I've gathered some data to seed my fuzzer. I will attach them here.
These are gathered by using the rtl_433_tests library and grepping the output/manually looking at output.
There are 2 zips, one has manually selected samples(correct), the other was created by doing some automated work(scraped).
They might be useful, because they already contain bitbuffers for a great deal of supported devices.
The scripts below are quickly hacked together, I've just listed them to give insight in my methods.

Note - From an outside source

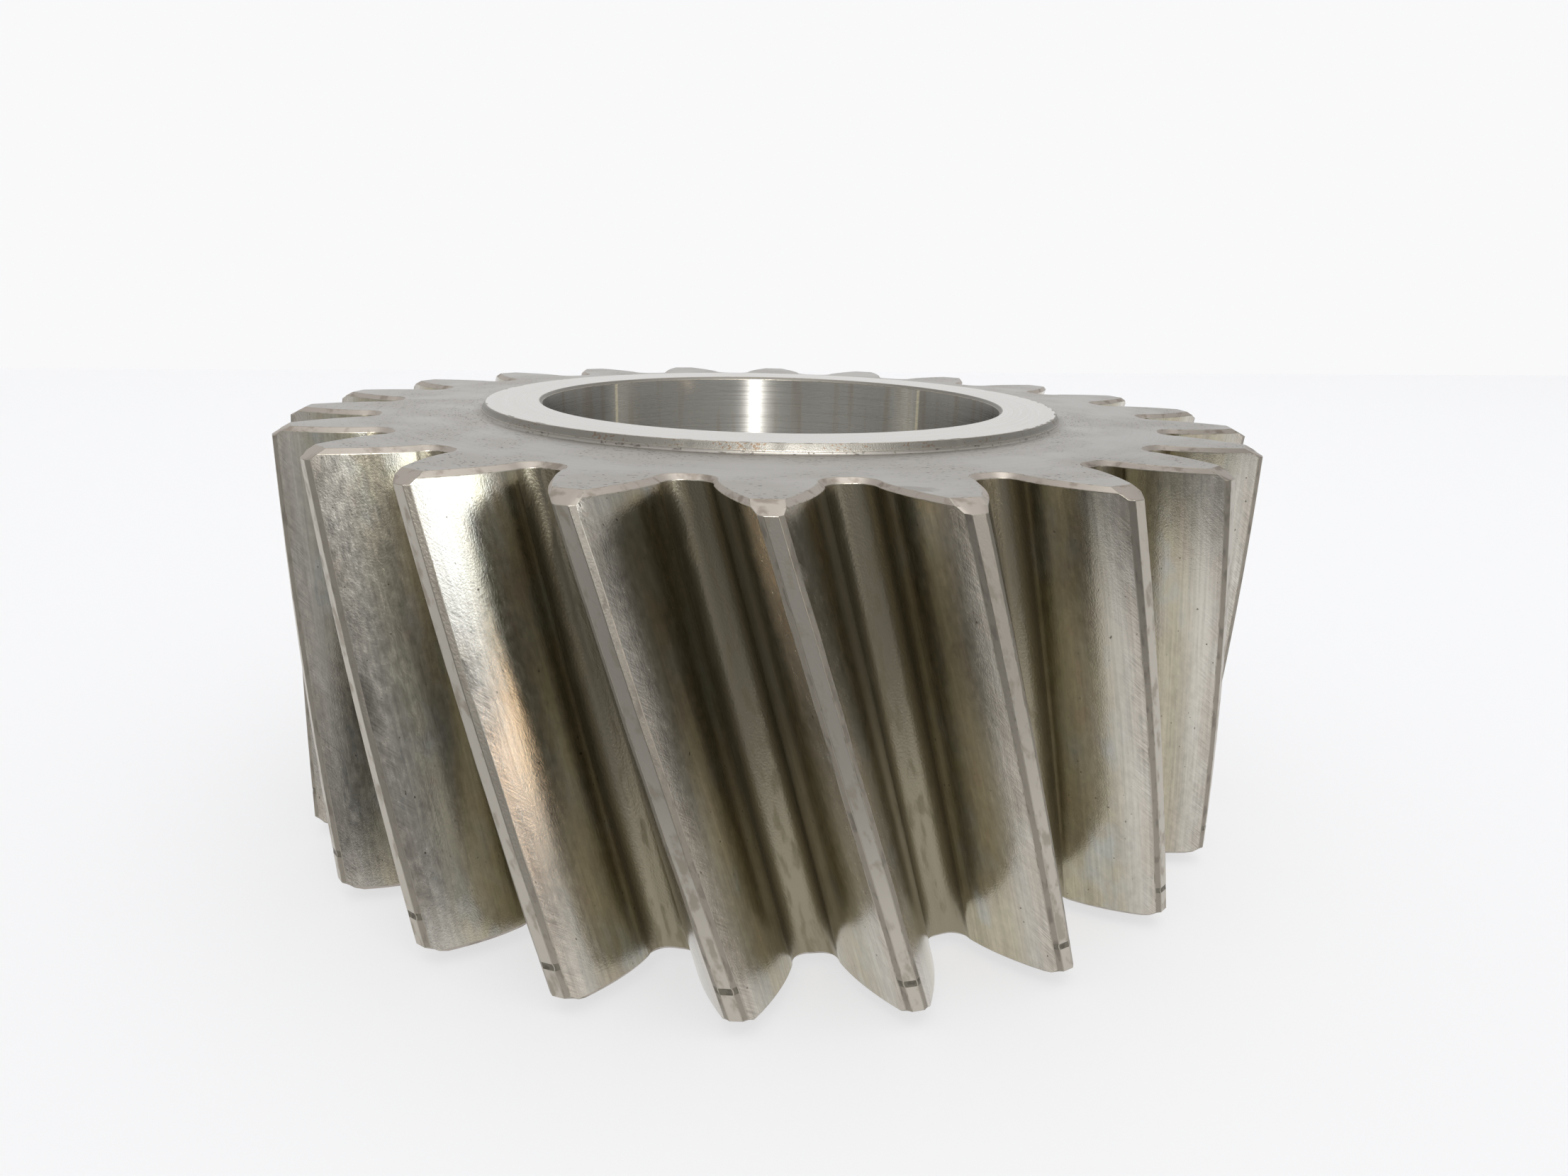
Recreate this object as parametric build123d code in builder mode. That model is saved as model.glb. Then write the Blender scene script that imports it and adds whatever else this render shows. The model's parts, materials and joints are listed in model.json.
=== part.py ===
import os
from math import atan, cos, degrees, hypot, pi, radians, sin, sqrt, tan

from build123d import *

# Helical gear wheel, turned and toothed from one piece of steel. It lies flat: the axis is Z and the
# origin is on the axis, in the plane of the lower hub face. Sizes are millimetres and degrees.

# Toothing, measured square to the teeth
normal_module = 5.0
tooth_count = 22
pressure_angle = 20.0
helix_angle = 15.5  # left hand: seen from the side, a tooth leans to the left as it rises
shift_factor = 0.4  # outward shift of the profile, in modules
addendum_factor = 1.185  # tooth above the shifted pitch line, in modules
dedendum_factor = 1.215  # tooth below it, in modules
fillet_factor = 0.4  # rounding between the root floor and a flank, in modules
undercut_angle = 2.0  # how far the fillet leans in under the flank, which leaves a fine ridge

# Facets along both edges of each crest
facet_depth = 0.45
facet_angle = 50.0  # from the radius

# Body
face_width = 53.5  # length of the teeth along the axis
end_chamfer = 0.55  # all round the outline of the toothing, on both end faces
rim_bevel_width = 2.1  # turned bevel at both ends of the outside diameter, along the radius
rim_bevel_height = 1.1  # the same bevel along the axis
bore_diameter = 64.0
bore_chamfer = 0.4
hub_wall = 8.0  # ring of each hub face, from the bore to its edge
hub_edge_width = 0.5  # bevel round a hub face, along the radius
hub_edge_height = 0.8  # the same bevel along the axis
hub_step = 0.4  # plain wall left between that bevel and the end face of the toothing

# Shallow mark groove turned round the outside, near the lower end
mark_height = 4.5  # above the lower end of the teeth
mark_width = 0.75
mark_depth = 0.25

# Working values for the cutter of one tooth space
outside_clearance = 0.4  # how far the cutter reaches past the outside and past each end
flank_arcs = 2  # arcs that follow the involute of each flank

# Toothing, worked out in the plane square to the axis
pitch_radius = normal_module * tooth_count / (2 * cos(radians(helix_angle)))
tip_radius = pitch_radius + (shift_factor + addendum_factor) * normal_module
root_radius = pitch_radius + (shift_factor - dedendum_factor) * normal_module
root_fillet = fillet_factor * normal_module
end_pressure_angle = atan(tan(radians(pressure_angle)) / cos(radians(helix_angle)))
base_radius = pitch_radius * cos(end_pressure_angle)
tooth_thickness = (pi / 2 + 2 * shift_factor * tan(radians(pressure_angle))) * (
    normal_module / cos(radians(helix_angle))
)
lead = 2 * pi * pitch_radius / tan(radians(helix_angle))
half_pitch = pi / tooth_count

# Half the angle of a tooth space where its flanks would reach the base circle
space_at_base = (
    half_pitch - tooth_thickness / (2 * pitch_radius) - tan(end_pressure_angle) + end_pressure_angle
)

bore_radius = bore_diameter / 2
hub_radius = bore_radius + hub_wall
teeth_bottom = hub_edge_height + hub_step
teeth_top = teeth_bottom + face_width
mid_height = teeth_bottom + face_width / 2


def point_at(radius, angle):
    return (radius * cos(angle), radius * sin(angle))


def flank_roll(radius):
    """Roll angle at which the involute has come out to this radius."""
    return sqrt((radius / base_radius) ** 2 - 1)


def draw_space(growth):
    """Outline of one tooth space about the X axis, its walls moved outwards by the growth."""
    fillet_radius = root_fillet + growth
    floor_radius = root_radius - growth
    centre_radius = root_radius + root_fillet
    undercut = radians(undercut_angle)
    rise = centre_radius + fillet_radius * sin(undercut)
    reach = fillet_radius * cos(undercut)
    flank_start = hypot(rise, reach)
    flank_end = tip_radius - facet_depth
    first_roll = flank_roll(flank_start)
    last_roll = flank_roll(flank_end)
    opening = space_at_base + growth / base_radius
    facet_run = (facet_depth + outside_clearance) / cos(radians(facet_angle))

    roll_step = (last_roll - first_roll) / (2 * flank_arcs)
    rolls = [first_roll + i * roll_step for i in range(2 * flank_arcs + 1)]
    flank = [point_at(base_radius * hypot(1, roll), opening + roll - atan(roll)) for roll in rolls]
    floor_angle = opening + first_roll - atan(first_roll) - atan(reach / rise)
    rim_angle = opening + last_roll - atan(last_roll)
    facet_turn = rim_angle + radians(facet_angle)
    rim_x, rim_y = point_at(flank_end, rim_angle)
    mouth = (rim_x + facet_run * cos(facet_turn), rim_y + facet_run * sin(facet_turn))

    for side in (1, -1):
        centre_x, centre_y = point_at(centre_radius, floor_angle)
        CenterArc(
            (centre_x, side * centre_y),
            fillet_radius,
            start_angle=180 + side * degrees(floor_angle),
            arc_size=-side * (90 + undercut_angle),
        )
        side_flank = [(x, side * y) for x, y in flank]
        for i in range(0, 2 * flank_arcs, 2):
            ThreePointArc(*side_flank[i : i + 3])
        Line((rim_x, side * rim_y), (mouth[0], side * mouth[1]))
    floor_x, floor_y = point_at(floor_radius, floor_angle)
    ThreePointArc((floor_x, -floor_y), (floor_radius, 0), (floor_x, floor_y))
    ThreePointArc((mouth[0], -mouth[1]), (hypot(*mouth), 0), mouth)


def turned_plane(height):
    """Level plane at this height, turned to where the helix has brought the space."""
    return Plane.XY.offset(height).rotated((0, 0, -360 * (height - mid_height) / lead))


# The cutter of one tooth space: a twisted run in two halves, and a flare at each end that leaves the
# end chamfer
run_bottom = teeth_bottom + end_chamfer
run_top = teeth_top - end_chamfer
flare = end_chamfer + outside_clearance
lower_flare = [(teeth_bottom - outside_clearance, flare), (run_bottom, 0)]
upper_flare = [(run_top, 0), (teeth_top + outside_clearance, flare)]

with BuildPart() as tooth_space:
    for start, end in ((run_bottom, mid_height), (mid_height, run_top)):
        with BuildLine(mode=Mode.PRIVATE) as axis_run:
            Line((0, 0, start), (0, 0, end))
        with BuildLine(mode=Mode.PRIVATE) as screw_line:
            Helix(lead, end - start, 1, center=(0, 0, start), lefthand=True)
        with BuildSketch(turned_plane(start)):
            with BuildLine():
                draw_space(0)
            make_face()
        sweep(path=axis_run.line, binormal=screw_line.edge())
    for stretch in (lower_flare, upper_flare):
        for height, growth in stretch:
            with BuildSketch(turned_plane(height)):
                with BuildLine():
                    draw_space(growth)
                make_face()
        loft()

with BuildPart() as gear_wheel:
    # Turned body: the lower half of its section, then the same again above
    with BuildSketch(Plane.XZ):
        with BuildLine():
            Polyline(
                (bore_radius, mid_height),
                (bore_radius, bore_chamfer),
                (bore_radius + bore_chamfer, 0),
                (hub_radius - hub_edge_width, 0),
                (hub_radius, hub_edge_height),
                (hub_radius, teeth_bottom),
                (tip_radius - rim_bevel_width, teeth_bottom),
                (tip_radius, teeth_bottom + rim_bevel_height),
                (tip_radius, mid_height),
                close=True,
            )
        make_face()
    revolve(axis=Axis.Z)
    mirror(about=Plane.XY.offset(mid_height))

    # Mark groove
    with BuildSketch(Plane.XZ):
        with Locations((tip_radius, teeth_bottom + mark_height)):
            Rectangle(2 * mark_depth, mark_width)
    revolve(axis=Axis.Z, mode=Mode.SUBTRACT)

    # Toothing
    with PolarLocations(0, tooth_count, start_angle=degrees(half_pitch)):
        add(tooth_space.part, mode=Mode.SUBTRACT)

gear_wheel.part.label = "gear_wheel"

os.makedirs("parts", exist_ok=True)
export_step(gear_wheel.part, "parts/gear_wheel.step")
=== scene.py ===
import bmesh
import bpy
import json
from math import atan, cos, hypot, pi, radians, sin, sqrt, tan
from mathutils import Matrix, Vector, noise


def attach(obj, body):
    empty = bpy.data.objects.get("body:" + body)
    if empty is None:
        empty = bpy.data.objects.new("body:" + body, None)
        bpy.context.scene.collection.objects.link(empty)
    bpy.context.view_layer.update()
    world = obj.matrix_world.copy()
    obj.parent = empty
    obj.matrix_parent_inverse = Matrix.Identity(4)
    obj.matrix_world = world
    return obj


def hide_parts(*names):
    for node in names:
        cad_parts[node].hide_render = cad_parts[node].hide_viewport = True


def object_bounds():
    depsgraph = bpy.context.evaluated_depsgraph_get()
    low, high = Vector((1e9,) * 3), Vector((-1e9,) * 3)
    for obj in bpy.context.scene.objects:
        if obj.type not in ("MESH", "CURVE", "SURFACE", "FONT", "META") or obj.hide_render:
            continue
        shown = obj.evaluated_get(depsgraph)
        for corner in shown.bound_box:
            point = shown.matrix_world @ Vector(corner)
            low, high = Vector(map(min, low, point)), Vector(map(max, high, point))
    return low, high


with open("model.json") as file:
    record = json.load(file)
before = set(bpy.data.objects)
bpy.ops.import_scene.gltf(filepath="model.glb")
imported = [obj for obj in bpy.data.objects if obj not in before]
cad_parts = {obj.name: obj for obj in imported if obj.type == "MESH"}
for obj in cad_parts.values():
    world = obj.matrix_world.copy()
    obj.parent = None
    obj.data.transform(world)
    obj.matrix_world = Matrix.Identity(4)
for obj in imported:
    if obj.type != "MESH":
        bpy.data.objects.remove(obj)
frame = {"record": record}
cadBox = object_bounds()
print("frame loaded")

scene = bpy.context.scene
mm = 0.001


# sRGB hex to the linear colour that Blender works in
def linearColor(hexText):
    channels = [int(hexText[i : i + 2], 16) / 255 for i in (1, 3, 5)]
    return [c / 12.92 if c <= 0.04045 else ((c + 0.055) / 1.055) ** 2.4 for c in channels] + [1]


# Adds a node with its settings, and with its inputs either set or linked to a socket or node
def addNode(tree, kind, settings=None, inputs=None):
    node = tree.nodes.new(kind)
    for name, value in (settings or {}).items():
        setattr(node, name, value)
    for socket, value in (inputs or {}).items():
        if isinstance(value, bpy.types.Node):
            value = value.outputs[0]
        if isinstance(value, bpy.types.NodeSocket):
            tree.links.new(value, node.inputs[socket])
        else:
            node.inputs[socket].default_value = value
    return node


# Settings and inputs that many nodes share. A Map Range node takes one range to another, and a Mix
# node for colours has them in its sockets 6 and 7.
smoothly = {"interpolation_type": "SMOOTHSTEP"}
multiplied = {"operation": "MULTIPLY"}
added = {"operation": "ADD"}
ofColors = {"data_type": "RGBA"}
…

Would be good to formalize this method to generate bitbuffers, maybe by building such functionality into rtl_433 or creating a cleaner python script.
Script used for scraping usable bitbuffers:
#!/usr/bin/env bash
# script that runs rtl_433 over all files (run in rtl_433_tests) and outputs result as json
echo running rtl_433
rtl_bin="/path/to/rtl_433"
find . -name "*cu8" -exec $rtl_bin -r {} -G 4 -F json -vv \;
pipe the output of that script to a file, split it into multiple files by using split -l input_file.
#!/usr/bin/env python3
"""
script to
import os
import subprocess
import shutil
dir = 'split/'
out_dir = 'split-filtered/'
def main():
for f in os.listdir(dir):
filepath = dir + f
result = subprocess.run(['/path/to/rtl_433', '-G', '4', '-y', '@'+filepath, '-F', 'json' ], capture_output=True)
if result.returncode == 0:
with open(filepath) as file:
line = file.readline()
print(line, end='')
print(result.stdout.decode('utf8'), end='')
shutil.copy(filepath, out_dir + f)
if __name__ == "__main__":
main()
This should give a directory with bitbuffers that generate useful output.
The last step is to collect these bitbuffers
#!/usr/bin/env python3
import json
import os
import subprocess
import collections
input_dir = '/home/rick/hobby/rtl/tests/split2-filtered/'
rtl_binary = '/home/rick/hobby/rtl/asan/build/src/rtl_433'
def main():
results = collections.defaultdict(list)
counter = 0
for filename in os.listdir(input_dir):
path = input_dir + filename
#print(filename)
result = subprocess.run([rtl_binary, '-G', '4', '-y', '@' + path, '-F', 'json'], capture_output=True)
if result.returncode == 0:
with open(path) as file:
line = file.readline().rstrip()
output = result.stdout.decode('utf8').rstrip()
outputs = output.splitlines()
for output_line in outputs:
data = json.loads(output_line)
model = data['model']
results[model].append(line)
# print(model, len(results[model]))
counter += 1
if counter % 100 == 0:
print()
total = 0
for model, data in results.items():
total += len(data)
print(model, len(data))
print('total:', total)
result_string = json.dumps(results)
with open('split2-data-points.json', 'w') as wr_file:
wr_file.write(result_string)
if __name__ == "__main__":
main()
This leaves you with a json file that has as key the names of the decoders, as value a list of bitbuffers that trigger the decoder.
This is an archive with rfraw samples for all the decoders with a known signal (key = rfraw signal, value = json output(s))
When I find the time I'll look into making a sort of testing/demo mode into the r_devices. That demo / testing mode should also be usable for testing, so should return a 1 when one of the decoders doesn't work as it should (anymore).
In that way the samples are right in the decoder and someone making a new decoder can directly add some testing to it to prevent future regressions.